Daniel Zeman – Curriculum Vitae


Citizenship: Czechia, European Union.
Male, married, three children.


2005, Univerzita Karlova (Charles University), Praha
Obtained the RNDr. title.
13.1.2005, Univerzita Karlova (Charles University), Praha
Obtained Ph.D. in mathematical linguistics
1999, May-July: University of Pennsylvania, Philadelphia (Pennsylvania, USA)
visiting scholar at the Institute for Research in Cognitive Science. Invited by Aravind Joshi to work together with Anoop Sarkar on automatic acquiring of subcategorization frames from the Prague Dependency Treebank.
1998, July-August: Johns Hopkins University, Baltimore (Maryland, USA)
participation in the summer workshop Core NLP Technology Applicable to Multiple Languages at the Center for Language and Speech Processing.
1997 to 2005: Univerzita Karlova (Charles University), Praha
Graduate student of mathematical linguistics at the Faculty of Mathematics and Physics. The PhD thesis topic: Parsing with a Statistical Dependency Model.
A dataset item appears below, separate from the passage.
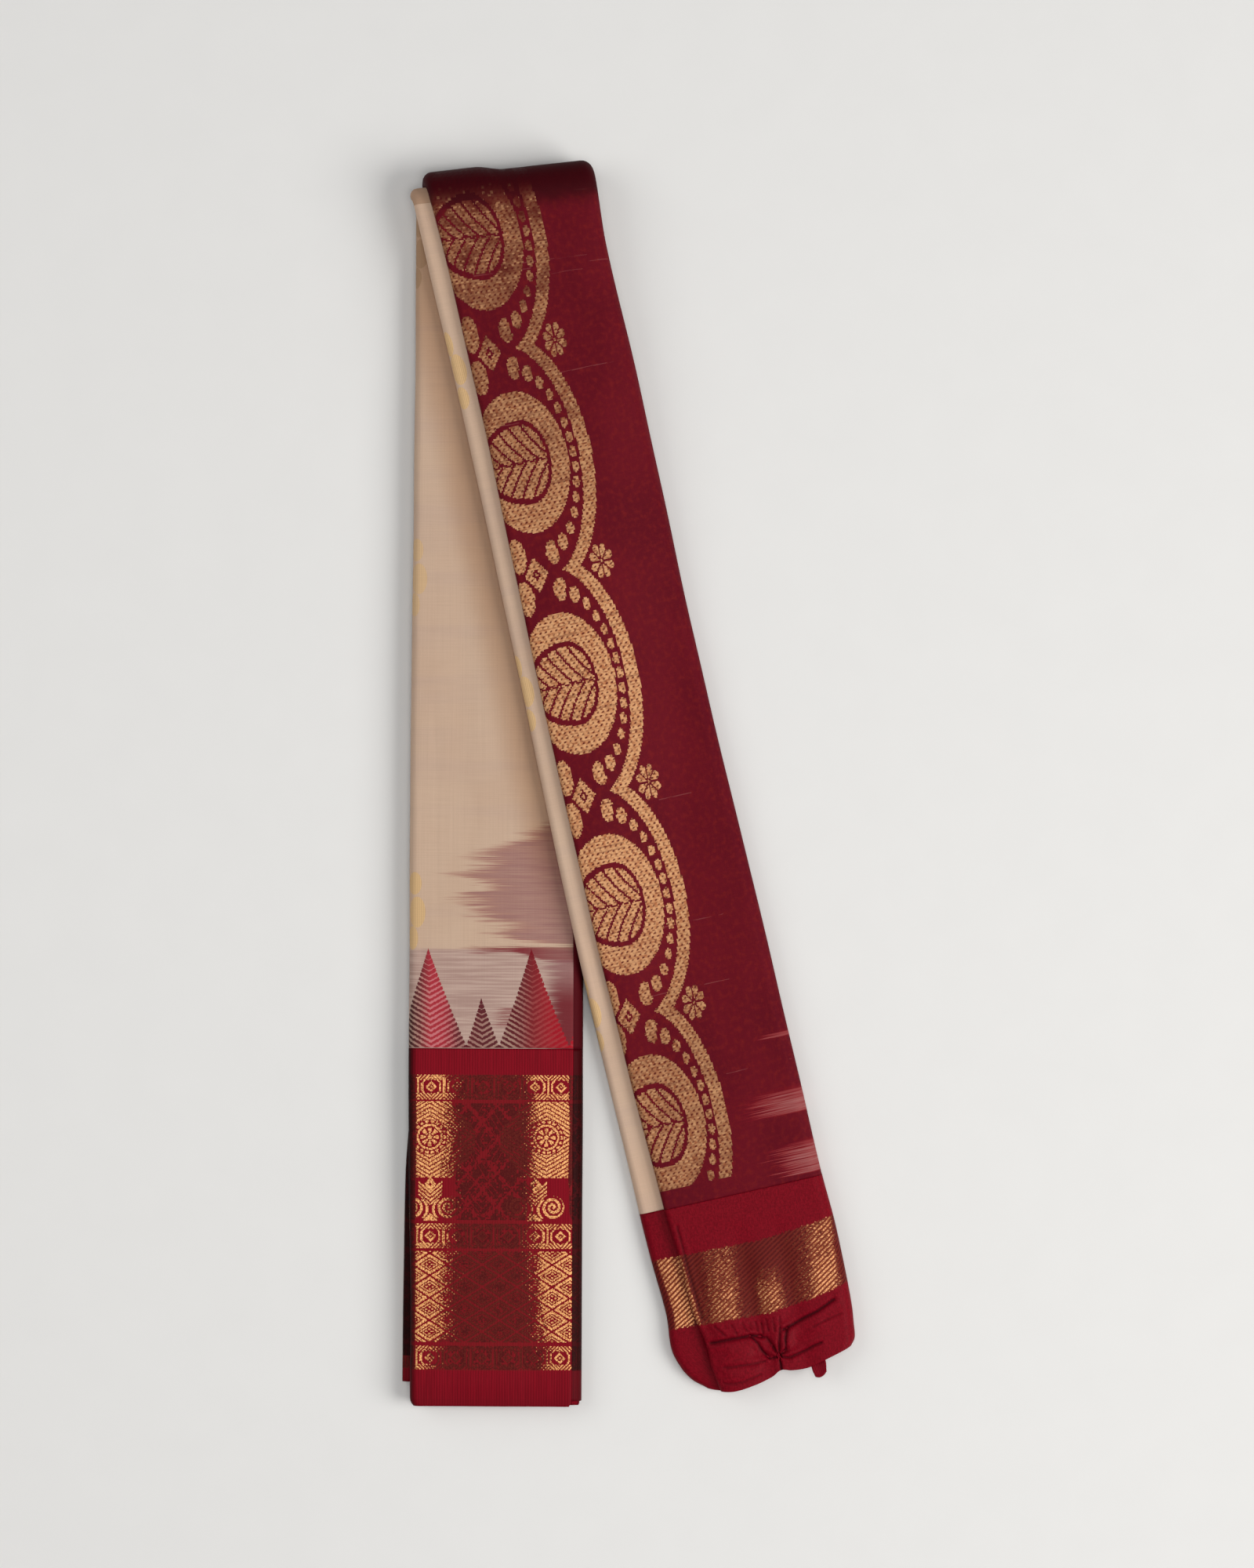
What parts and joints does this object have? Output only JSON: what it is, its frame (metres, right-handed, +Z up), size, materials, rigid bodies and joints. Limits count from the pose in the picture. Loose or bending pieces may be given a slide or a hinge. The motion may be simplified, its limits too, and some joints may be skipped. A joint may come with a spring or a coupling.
{
  "type": "gadwal saree",
  "caption": "Folded saree doubled into a narrow V, with a cream body, a maroon pallu with ring medallions, and silk and zari borders at both ends.",
  "frame": {"origin": "middle of the footprint, on the surface that the folded saree lies on", "axes": "+Z up, +Y from the two loose ends towards the fold at the top, +X from the left leg towards the right leg"},
  "size_m": [0.216, 0.5966, 0.027],
  "materials": {
    "body_cotton": "plain cream cotton with soft ikat streaks",
    "pallu_silk": "maroon silk with orange-tan zari medallions",
    "wide_border_silk": "red silk with gold zari bands",
    "narrow_border_silk": "red silk twill with a gold zari band",
    "hidden_layers": "stacked selvedges of the hidden layers",
    "tie_thread": "red silk thread"
  },
  "bodies": {
    "root": {"body_left": "body_cotton", "body_roll": "body_cotton", "wide_border": "wide_border_silk", "wide_border_outer": "wide_border_silk", "pallu_under": "pallu_silk", "pallu": "pallu_silk", "narrow_border_pallu": "narrow_border_silk", "narrow_border_roll": "narrow_border_silk", "hidden_layers": "hidden_layers", "tie_stitch": "tie_thread", "selvedge_tab": "tie_thread"}
  },
  "joints": []
}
Special interest in syntax.
1990 to 1997: Univerzita Karlova (Charles University), Praha
undergraduate study of Computer Science at the Faculty of Mathematics and Physics. Regular study finished with the fifth year on October 10, 1995. Thesis and final examination in the field of Computational and Formal Linguistics. The exam was passed in June 1997. Obtained the title “magistr” (“Mgr.”, an equivalent to MSc.)
1986 to 1990: Akademické gymnázium (Academic Grammar School), Praha
regular study with specialization in programming. In 1990 finished with the leaving examination in Mathematics, Programming, Czech and German Languages.
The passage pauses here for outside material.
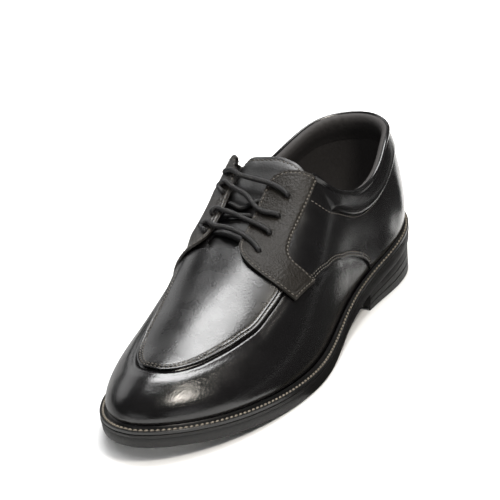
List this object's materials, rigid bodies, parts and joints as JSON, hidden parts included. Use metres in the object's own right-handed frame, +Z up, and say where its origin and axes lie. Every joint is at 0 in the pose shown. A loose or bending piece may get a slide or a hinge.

since 2010: Morfologická a syntaktická analýza (Morphological and Syntactic Analysis)
lecturer, Faculty of Mathematics and Physics, Charles University
since 2000: Počítače a přirozený jazyk (Computers and Natural Language)
lecturer, faculty of Nuclear Sciences and Physical Engineering, Czech Technical University
2013: Lingvistické softwarové nástroje (Linguistic Software Tools)
lecturer, Faculty of Arts, Palacký University in Olomouc
2001-2002: Programování (Programming)
workshop leader, Faculty of Mathematics and Physics, Charles University
1999-2010: Počítačové zpracování češtiny (Automatic Processing of Czech); since winter 2003/2004 renamed Počítačové zpracování přirozeného jazyka (Automatic Processing of Natural Language)
lecturer and workshop leader, Faculty of Mathematics and Physics, Charles University

Supervised masters' theses

  • Bushra Jawaid, English-to-Urdu machine translation, defended 2010
  • Pranava Swaroop Madhyastha, higher order dependency parsing, defended 2011
  • Angelina Ivanova, acquisition of bilingual dictionaries from Wikipedia, defended 2011
  • Ke Tran, unsupervised morphemic segmentation, defended 2012
  • Joachim Daiber, parsing of Twitter data, defended 2013
  • Sibel Ciddi, processing of Turkish, defended 2014

Supervised bachelors' theses

  • David Mareček (novelizátor zákonů), Martin Žember (detekce spamů), Ondřej Hálek (ČVUT, machine translation and named entities)

Professional positions

since 2000: Univerzita Karlova, Praha
Researcher, Center for Computational Linguistics, since 2004 Institute of Formal and Applied Linguistics. Research interests: statistical parsing of Czech, dependency modeling, morphological analysis, machine translation, resource-poor languages.
2006: University of Maryland, College Park.
Awarded Fulbright-Masaryk Fellowship (January to July), postdoc (July to December). I worked with Philip Resnik at the University of Maryland, Institute for Advanced Computer Studies, Computational Linguistics & Information Processing.
1995 to 1999: Olt s.r.o., Praha
after finishing the regular MSc. study at Charles University, I started my cooperation with the Prague software firm Olt s.r.o. I have been developing parts of their programs for Windows NT, e.g. a built-in text editor (in C++).
1994: SSaG s.r.o., Praha
during the study, from April to November 1994 I worked as programmer.

Grant projects (principal investigator or co-PI)

  • Morphologically and Syntactically Annotated Corpora of Many Languages (MANYLA) (GAČR, 2015-2017)
  • Czech in the Machine Translation Era (CZECHMATE) (GAČR, 2011-2013)
  • MUSSLAP (sign language processing) (GAAV, 2004-2008)



Since 1999 regular reviewer of submissions to international conferences, workshops and journals.

2014 – 2016 member of the scientific council of the Czech National Corpus project.


  • Czech (native)
  • English (fluent)
  • German, Russian (sufficient knowledge for communication, although not fluent)
  • Spanish, French (basic knowledge)
  • Able to understand Slovak (near native) and Polish (a little)

Programming environments

Programming languages:
Perl, Java, C++, Visual Basic
Operating systems:
Windows, Linux

Other interests

travel, geocaching, alpine tourism, canoeing